Para a nossa geração, a meta da ONU é pôr fim à epidemia da Aids. Na hora de falar de saúde pública, não pode ter demagogia: quanto mais discriminação e ignorância cultivarmos, mais exposta a infecções a população fica. O preconceito, a crendice e a ignorância com que muitos ainda falam sobre a Aids é hoje o talvez o maior inimigo da prevenção, coisa que beneficiaria a todos.

Como povo, queremos seguir o exemplo de algumas ditaduras africanas, que trocaram a ciência pelo fanatismo religioso e hoje colhem resultados desastrosos? Para vencermos a guerra contra o HIV, não tem outro jeito disponibilizar o tratamento para o HIV a todos precisam.

É aí que entra a famosa meta 90-90-90 das Nações Unidas. A da UNAIDS é garantir que até 2020, 90% de toda a população mundial com o HIV tenha conheciento da sua situação sorológica. Depois, 90% desses 90% que conhecem sua situação precisam ter acesso à terapia antiretroviral de maneira contínua. E, finalmente, desses 90% com acesso ao tratamento, 90% consiga suprimir o vírus da sua vida, tornando-o indetectável e instransmissível.

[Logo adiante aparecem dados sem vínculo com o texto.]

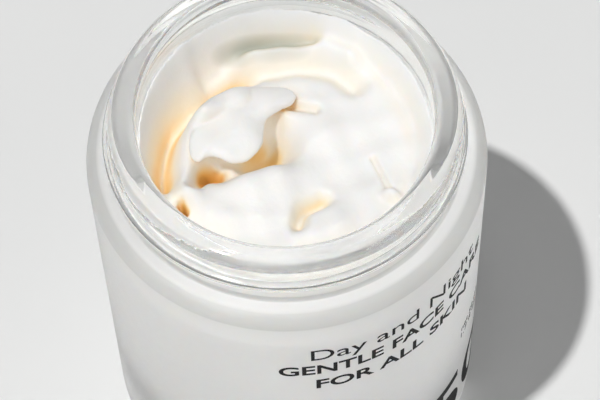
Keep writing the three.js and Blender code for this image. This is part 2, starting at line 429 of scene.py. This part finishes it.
def moulded_plastic(name, light, dark, roughness, grain=2600.0):
    material, nodes, links, shader = new_material(name)
    colour = ramp(nodes, links, object_noise(nodes, links, 70.0), [(0.35, dark), (0.65, light)])
    links.new(colour, shader.inputs["Base Color"])
    shader.inputs["Roughness"].default_value = roughness
    add_bump(nodes, links, shader, object_noise(nodes, links, grain, 2.0), 0.00002)
    return material


def print_ink():
    material, nodes, links, shader = new_material("print_ink")
    colour = ramp(nodes, links, object_noise(nodes, links, 3000.0),
                  [(0.3, (0.006, 0.006, 0.007)), (0.7, (0.014, 0.014, 0.015))])
    links.new(colour, shader.inputs["Base Color"])
    shader.inputs["Roughness"].default_value = 0.6
    shader.inputs["Specular IOR Level"].default_value = 0.15
    return material


def floor_material():
    material, nodes, links, shader = new_material("floor")
    colour = ramp(nodes, links, object_noise(nodes, links, 9.0),
                  [(0.35, (0.775, 0.782, 0.782)), (0.65, (0.8, 0.805, 0.805))])
    links.new(colour, shader.inputs["Base Color"])
    shader.inputs["Roughness"].default_value = 0.6
    return material


# ---- glass jar ------------------------------------------------------------------------

JAR_SEGMENTS = 320


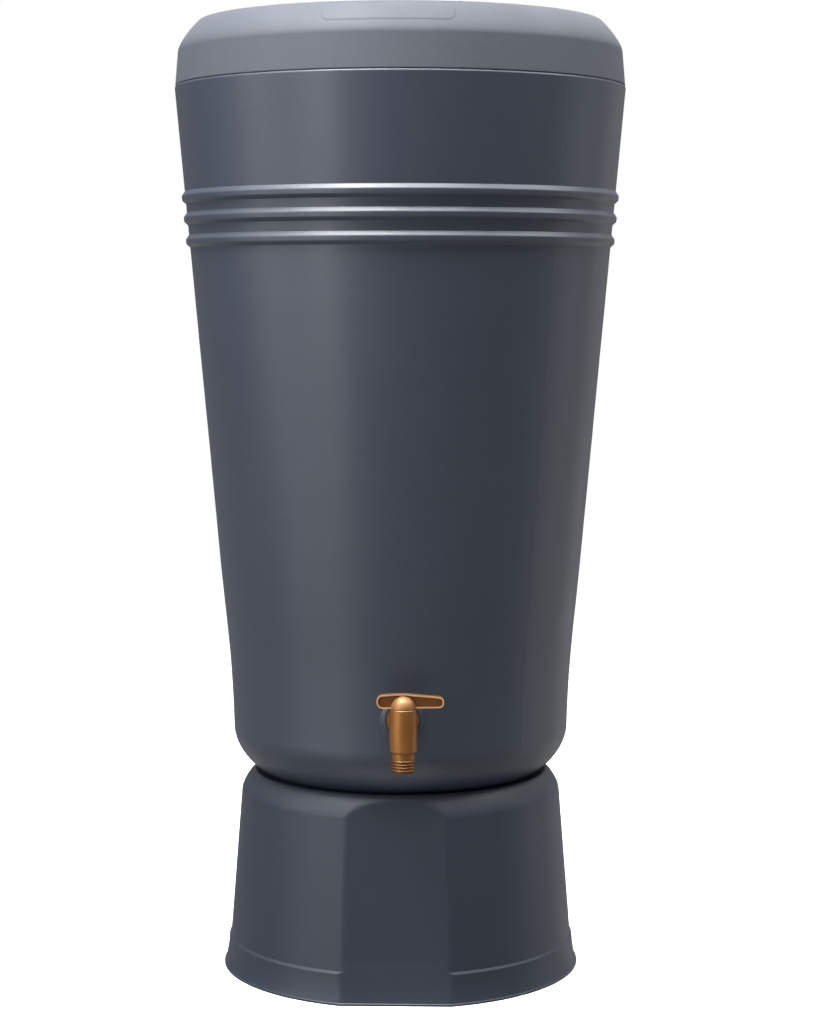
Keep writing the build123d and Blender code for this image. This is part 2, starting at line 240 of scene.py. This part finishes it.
def mixed(tree, factor, a, b, mode="MIX"):
    m = add(tree, "ShaderNodeMix", p_data_type="RGBA", p_blend_type=mode)
    for socket, value in ((m.inputs[0], factor), (m.inputs[6], a), (m.inputs[7], b)):
        if isinstance(value, (float, int)):
            socket.default_value = value
        elif isinstance(value, tuple):
            socket.default_value = (*value[:3], 1.0)
        else:
            tree.links.new(value, socket)
    return m.outputs[2]


def maths(tree, op, a, b=None):
    m = add(tree, "ShaderNodeMath", p_operation=op)
    for socket, value in zip(m.inputs, (a, b)):
        if value is None:
            continue
        if isinstance(value, (float, int)):
            socket.default_value = value
        else:
            tree.links.new(value, socket)
    return m.outputs[0]


def bumped(tree, height, strength, distance, normal=None):
    b = add(tree, "ShaderNodeBump")
    b.inputs["Strength"].default_value = strength
    b.inputs["Distance"].default_value = distance
    tree.links.new(height, b.inputs["Height"])
    if normal is not None:
        tree.links.new(normal, b.inputs["Normal"])
    return b.outputs[0]


def moulded_plastic(name, colour, rough, grain=0.5, ripple=0.3, spread=0.07, level=0.5):
    """Dark polyethylene: slight colour drift, satin gloss that varies, a fine grain and faint level ripples."""
    material = bpy.data.materials.new(name)
    tree, shader, _ = node_tree(material)
    where = add(tree, "ShaderNodeTexCoord").outputs["Object"]
    drift = noise(tree, scaled(tree, where, (1.0, 1.0, 0.45)), 5.0, 3.0)
    specks = noise(tree, where, 420.0, 2.0, 0.6)
    darker = tuple(c * (1 - spread) for c in colour)
    lighter = tuple(c * (1 + spread) for c in colour)
    base = mixed(tree, span(tree, drift, 0.3, 0.7, 0.0, 1.0), darker, lighter)
    base = mixed(
        tree,
        span(tree, specks, 0.35, 0.7, 0.0, 0.22),
        base,
        tuple(c * 1.35 for c in colour),
    )
    tree.links.new(base, shader.inputs["Base Color"])
    gloss = noise(tree, scaled(tree, where, (1.0, 1.0, 0.3)), 22.0, 4.0, 0.6)
    tree.links.new(
        span(tree, gloss, 0.25, 0.75, rough - 0.035, rough + 0.045),
        shader.inputs["Roughness"],
    )
    shader.inputs["IOR"].default_value = 1.5
    shader.inputs["Specular IOR Level"].default_value = level
    fine = noise(tree, where, 700.0, 2.0, 0.55)
    level = noise(
        tree, scaled(tree, where, (9.0, 9.0, 160.0)), 1.0, 3.0, 0.55, 0.4
    )
    normal = bumped(tree, level, ripple, 0.0004)
    normal = bumped(tree, fine, grain, 0.00012, normal)
    tree.links.new(normal, shader.inputs["Normal"])
    return material


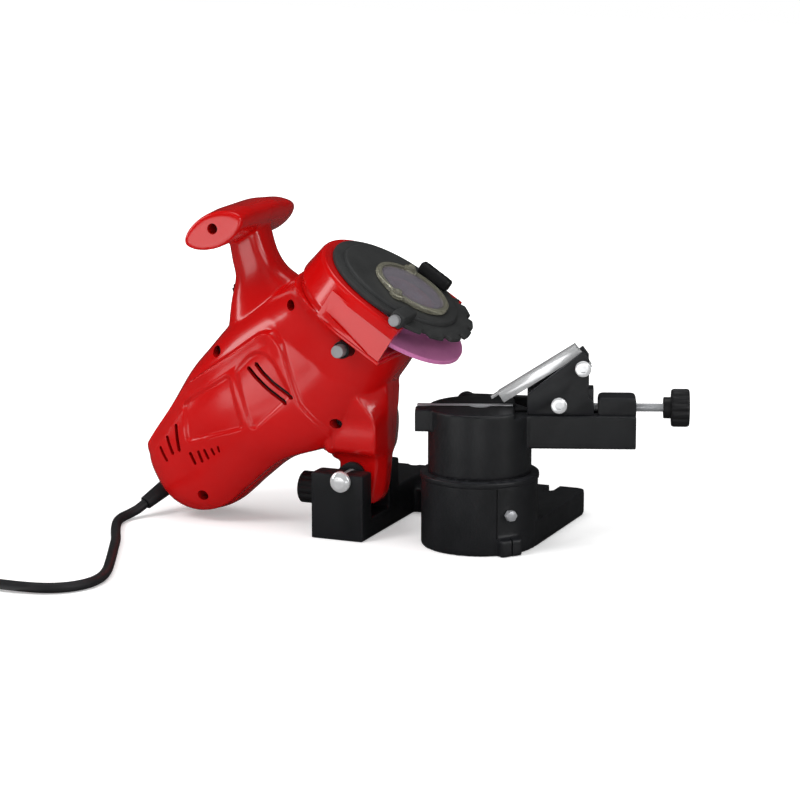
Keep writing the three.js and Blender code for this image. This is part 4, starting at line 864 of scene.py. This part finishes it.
def relief_frame():
    """At the cord's first point, with Z running back into the housing."""
    start, after = (Vector(point) for point in CORD_ROUTE_MM[:2])
    turn = Vector((0, 0, -1)).rotation_difference(after - start)
    back = (start - after).normalized() * GAP
    return moved(*(start + back)) @ turn.to_matrix().to_4x4()


def switch_place():
    x0, z0, x1, z1, _ = stations(NECK_SHARES, 1)[1]
    return x0 + (x1 - x0) / 20, z0 + (z1 - z0) / 20


def screw_seats():
    for place, share in SCREW_SHARES.items():
        yield place, *head_point(*share), SCREW.grip_seat if place == "grip" else SCREW.seat


def housing_cutters():
    hollow = joined([barrel(HOUSING_WALL), neck(HOUSING_WALL), grip(HOUSING_WALL)])
    cut(hollow, *[bar("y", SCREW.head + SCREW.boss_wall, -90, 90, x, z) for _, x, z, _ in screw_seats()])
    x, z = switch_place()
    high, wide = SWITCH.height / 2 + GAP, SWITCH.width / 2 + GAP
    cutters = [
        hollow,
        bar("y", BUSH.radius + GAP, -FAR, FAR, HINGE_X, HINGE_Z),
        bar("y", LOCK.sleeve + GAP, -FAR, -LOCK.inner, *spindle_point(*LOCK.place)),
        slab((x - SPAN, -wide, z - high), (x + SWITCH.depth + GAP, wide, z + high)),
        bar("z", RELIEF.start + 0.2, -0.5, RELIEF.length, place=relief_frame()),
        bar("z", SPINDLE.hole, SPINDLE.hole_start, SPINDLE.hole_end, place=IN_SPINDLE),
    ]
    for _, x, z, seat in screw_seats():
        cutters.append(bar("y", SCREW.head + GAP, -FAR, -seat, x, z))
    for shares, width in SLOT_SHARES:
        cutters.append(slot_cutter([head_point(*share) for share in shares], width))
    return cutters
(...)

É bom frisar: hoje em dia, já há muita gente que vive o vírus HIV, mas que não o tem mais de maneira detectável em seu corpo, tornando-o intransmissível. Há, portanto, pessoas com o HIV que não correm o risco de transmiti-lo para ninguém. No Brasil, 92% das pessoas em tratamento já atingiram esse estado de estarem indetectáveis. O avançado do Brasil nas metas internacionais de combate e prevenção à AIDS só fazem reafirmar a importância e o caráter visionário da briga política que foi comprada na segunda metade da década de 1990.

Além disso, hoje, no campo da prevenção, o SUS coloca a disposição da população as estratégias e tecnologias mais avançadas para a prevenção a infecção pelo vírus, como a Profilaxia Pré-Exposição (PrEP) e a Profilaxia Pós Exposição (PEP).

As campanhas de conscientização e informação são armas fundamentais nessa política e não podem sofrer nenhum retrocesso, ainda mais se for baseado em superstição ou ideologia. É preciso ampliar os diagnósticos precoces, que são feitos em exames rápidos, seguros e confidenciais.

O Brasil, quando se leva a sério, dá exemplo para mundo inteiro. Quando abraçamos a ciência, a boa gestão pública e, principalmente, a boa política, a vitória é certa. Agora é aplaudir aqueles que deram início a essa luta, defender as nossas conquistas e chamar a nossa responsabilidade para as próximas vitórias!